The next day we explored Buckskin Gulch. This was like a secret passageway in the belly of the earth with only a sliver of sky showing. The different shades of rust-colored orange walls were hundreds of feet high, overhanging in some places, and so close in others that you could touch both sides at the same time. The ground was mostly dry except for a few muddy spots and some quicksand that we checked out by cautiously stepping in it to see what would happen. Quicksand has been portrayed as something that you can't get out of it so it was a little scary but our feet sank only a couple of inches. It was interesting.
We hiked almost two miles into Buckskin Gulch and were in awe of the strange beauty there, so quiet and void of life. We went as far as the rock jam, a place where the rushing waters from flash floods have swept huge boulders on top of each other. People hiking through the Gulch have to use ropes along with some foot holds carved out of the rock to get down this huge rockjam. We climbed up on the smaller boulders but all we could see on the other side were more boulders. Since we couldn't go any farther we headed back to camp, took our time, and enjoyed the privilege of seeing this unusual place..

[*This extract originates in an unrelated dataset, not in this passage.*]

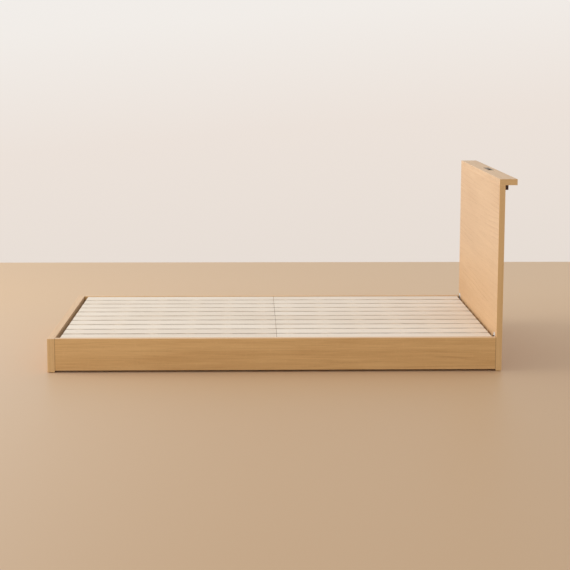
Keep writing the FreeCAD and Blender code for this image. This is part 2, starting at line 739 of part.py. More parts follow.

On the third day we hiked out into the sun that seemed extra hot after the cool canyon. I suppose mountain vistas are more beautiful but Paria Canyon and Buckskin Gulch are beautiful places, too. When you think about how water has rushed through them, especially Buckskin Gulch, over the years and carved out the colorful corridors, it's quite impressive and we feel fortunate to have seen this unusual place. Thanks, Dave.